Here’s the issue: Congress places a limit on how much the U.S. government can borrow. In some ways, this is nonsensical: Congress has already approved spending through the regular appropriations process. But, even though Congress has already approved the spending, the debt limit forces Congress to vote a second time to approve borrowing the funds necessary for that spending.
It’s akin to going on a spending spree with your charge card. You’ve made your decisions on what to buy, you’ve made your purchases, but then you decide you’d rather not pay all your bills. Um, no, that’s not the way it works.

The White House had proposed a “clean” vote on the debt limit. That is, Congress should increase the debt limit without any additional conditions. This is exactly what has happened 6 times in the past 10 years.

Voting to raise the debt limit is urgent. Right now, the U.S. government revenues are equal to about 60 percent of what the federal government spends. That’s right, 60 percent. The problem is largely the result of lower tax revenues because of the mismanagement of the economy during the 2000s (including massive tax cuts for the wealthy alongside two unpaid-for wars), and the Great Recession and higher needs because of that same recession. That means if the debt ceiling is not lifted, government spending will be immediately reduced by 40 percent. This could take a variety of forms, from withholding Social Security checks, to furloughing massive numbers of federal workers, to not paying government contractors in Iraq and Afghanistan. It’s almost shutting down the government.

And, if the immediate drop in spending doesn’t cause a double-dip recession, the near-certainty of a financial panic, with U.S. interest rates rising sharply and likely staying high for some time to come, certainly will induce a financial panic. Markets need stability and the high-stakes political game the Republican leaders are playing is very risky.

With the near-certainty of economic disaster in one corner, the Republicans have said that they will only vote to lift the debt ceiling if there are large and immediate cuts in spending and they so far are refusing to budge on pairing these cuts with tax increases. This, too, could be bad for you and me, and for the Common Good.

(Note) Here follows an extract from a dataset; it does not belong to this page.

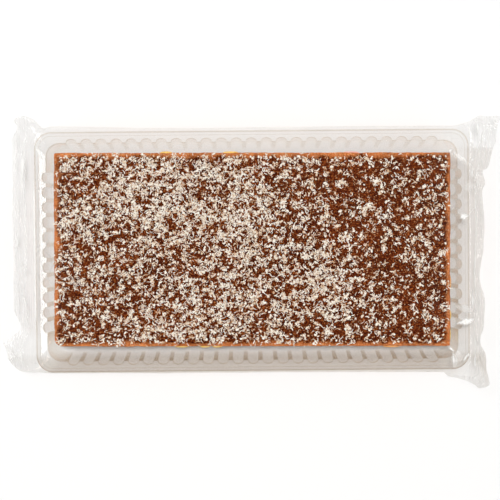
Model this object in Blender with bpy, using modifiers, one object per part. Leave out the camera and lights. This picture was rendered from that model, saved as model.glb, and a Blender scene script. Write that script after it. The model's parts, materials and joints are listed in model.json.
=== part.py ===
"""Lolly cake pack: a coconut-topped slab with lollies set in its cut sides, in a clear
fluted tray, sealed in a clear film wrap.

Metres, +Z up.  The origin is the middle of the tray's base, which is the face the pack
rests on.  X runs along the pack, towards the two crimped end seals of the wrap.
"""
import math

import bmesh
import bpy

# Tray: one thin formed sheet, measured over its rim.
TRAY_LENGTH = 0.2430
TRAY_WIDTH = 0.1347
TRAY_HEIGHT = 0.0240
TRAY_SHEET = 0.0006
RIM_RADIUS = 0.0095
FLANGE_WIDTH = 0.0023
LIP_DROP = 0.0014
WELL_INSET = 0.0062          # rim edge to the flat strips between the flutes
WELL_RADIUS = 0.0078
SHOULDER_DROP = 0.0024       # flange down to the top of the flat strips
WALL_DRAFT = 0.0024
FLUTE_PITCH = 0.00842
FLUTE_WIDTH = 0.0062
FLUTE_DEPTH = 0.0023
FLUTE_TAPER = 0.7            # depth of a flute at the floor against its depth at the top
FLUTES_LONG = 25
FLUTES_SHORT = 11
FLUTE_STEPS = 4
CORNER_STEPS = 6

# Cake slab, cut square, with one corner worn round.
CAKE_LENGTH = 0.2234
CAKE_WIDTH = 0.1092
CAKE_HEIGHT = 0.0180
CAKE_CENTRE = (0.0, 0.0006)
CAKE_TURN = math.radians(-0.4)  # it lies a little askew in the tray
CAKE_EDGE = 0.0007
CORNER_SHARP = 0.0012
CORNER_WORN = 0.0045

# Lollies in the cut sides: side, place along the side, height above the tray's floor,
# width and height of the cut face, and colour.
LOLLY_DEPTH = 0.0065
LOLLY_SIDES = 18
LOLLIES = (
    ("front", -0.0400, 0.0130, 0.0084, 0.0074, "yellow"),
    ("front", -0.0270, 0.0138, 0.0062, 0.0064, "yellow"),
    ("front", -0.0198, 0.0138, 0.0060, 0.0064, "yellow"),
    ("front", 0.0790, 0.0132, 0.0104, 0.0074, "orange"),
    ("back", -0.0486, 0.0135, 0.0072, 0.0068, "yellow"),
    ("back", -0.0122, 0.0130, 0.0092, 0.0080, "yellow"),
    ("back", 0.0560, 0.0090, 0.0098, 0.0080, "pink"),
    ("right", -0.0180, 0.0132, 0.0080, 0.0074, "orange"),
    ("right", -0.0365, 0.0137, 0.0056, 0.0062, "yellow"),
    ("right", -0.0475, 0.0112, 0.0092, 0.0088, "yellow"),
    ("left", -0.0300, 0.0098, 0.0100, 0.0084, "pink"),
    ("left", 0.0260, 0.0100, 0.0092, 0.0076, "pink"),
)

# Wrap: the sealed bag out to its outer form, open below where the tray rests.
WRAP_TOP = 0.0249
WRAP_FOOT = 0.0634           # half width where the wrap meets the surface
WRAP_SIDE = 0.0692           # half width at its fullest
WRAP_SHOULDER = 0.0679       # half width at the top
WRAP_STEPS = 8               # points across the top and across the underside
SEAL_HALF = 0.0004
SEAL_HEIGHT = 0.0118

# Gaps kept between pieces that touch.
GAP = 0.0003

COLOURS = {
    "cake": ((0.30, 0.13, 0.06), 0.8),
    "tray": ((0.90, 0.90, 0.88), 0.15),
    "film": ((0.92, 0.92, 0.90), 0.2),
    "yellow": ((0.95, 0.62, 0.10), 0.5),
    "orange": ((0.90, 0.35, 0.06), 0.5),
    "pink": ((0.88, 0.38, 0.38), 0.5),
}


def clear_scene():
    for old in list(bpy.data.objects):
        bpy.data.objects.remove(old, do_unlink=True)


def make_collection(name):
    group = bpy.data.collections.new(name)
    bpy.context.scene.collection.children.link(group)
    return group


def make_material(name):
    colour, roughness = COLOURS[name]
    material = bpy.data.materials.new(name)
    material.use_nodes = True
    shader = material.node_tree.nodes["Principled BSDF"]
    shader.inputs["Base Color"].default_value = (*colour, 1.0)
    shader.inputs["Roughness"].default_value = roughness
    shader.inputs["Metallic"].default_value = 0.0
    return material


def face_outwards(form):
    bmesh.ops.recalc_face_normals(form, faces=form.faces)
    if form.calc_volume(signed=True) < 0:
        bmesh.ops.reverse_faces(form, faces=form.faces)


def add_object(name, form, group, material=None):
    """Turns a bmesh into a named object and frees it."""
    mesh = bpy.data.meshes.new(name)
    form.to_mesh(mesh)
    form.free()
    thing = bpy.data.objects.new(name, mesh)
    group.objects.link(thing)
    if material:
        mesh.materials.append(material)
    return thing


def add_cutter(name, form, group):
    cutter = add_object(name, form, group)
    cutter.hide_render = True
    cutter.display_type = "WIRE"
    return cutter


def cut(thing, cutter):
    boolean = thing.modifiers.new(cutter.name, "BOOLEAN")
    boolean.operation = "DIFFERENCE"
    boolean.solver = "EXACT"
    boolean.object = cutter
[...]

Spending cuts would almost certainly come from discretionary spending. Your middle-school student can look forward to higher college prices, less student aid, and fewer teachers in the classroom. Your community may not be notified of a devastating tornado three years from now because the U.S. will not upgrade our weather satellites. Your neighbor’s toddler may get very ill – and some children even die – from a virulent strand of e.coli as the budget for food safety inspections is cut (yet again). Your brother who currently travels for business every week will see greater flight delays and more near- misses on the runways, freaking him out so much that he quits his job and moves in with you (yikes!).

Of course, there is a way out. Congress could vote for a clean debt limit increase and regroup in the fall to address the long-term budget issues. Addressing the long term issues is important, but is this the way to do it? It feels like the current negotiations are the ultimate case of cutting off America's nose to spite her face. And, why would we want to do that?